James Thomason


James Thomason was a British colonial governor. He was British Lieutenant-Governor of the North-Western Provinces in India and founder of a system of village schools.

Early life

The son of Thomas Truebody Thomason, a British cleric in Bengal from 1808, and his first wife Elizabeth Fawcett, he was born on 3 May 1804 in Little Shelford. He was educated in England from 1814, at Aspenden Hall School, Hertfordshire, where he knew Thomas Babington Macaulay, living with his paternal grandmother Mrs Dornford, and Charles Simeon. Simeon, in Cambridge, his godfather and effective guardian, gave him a great deal of attention.
In 1818 Thomason became a pupil in 1819 at Stanstead Park, near Racton in Sussex, of George Hodson, who was tutoring Albert Way, son of Lewis Way in what became a small class of six boys that included Samuel Wilberforce. He moved on to Haileybury College.

Career in India

Thomason returned to India in 1822. He held numerous positions there, including magistrate-collector, settlement officer in Azamgarh, and foreign secretary to the government of India. In 1843 he was named Lieutenant-Governor of the North-Western Provinces, a post he held for ten years. By 1853 he had also established a system of 897 locally supported elementary schools in centrally located villages that provided a vernacular education for children throughout the region. He was appointed as governor of Madras by Queen Victoria, but did not survive to assume the post. He died on 27 September 1853, at Bareilly, India, where he was staying with Maynie Hay, his married daughter.

Legacy

Thomason proposed that a civil engineering college be established at Roorkee.

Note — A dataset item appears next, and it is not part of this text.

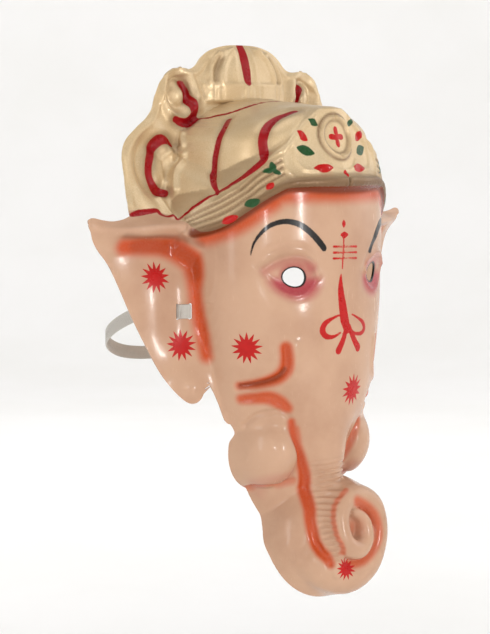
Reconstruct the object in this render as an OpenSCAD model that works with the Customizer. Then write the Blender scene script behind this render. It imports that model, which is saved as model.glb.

The college, now the Indian Institute of Technology Roorkee, was founded in 1847. It gained university status in 1949 and was declared an institute of national importance in 2001 by the then HRD minister Murli Manohar Joshi. The main building was renamed to James Thomason Building in his honor by an act of the Board of Governors of the institute in December 2013, and a road on campus also bears his name.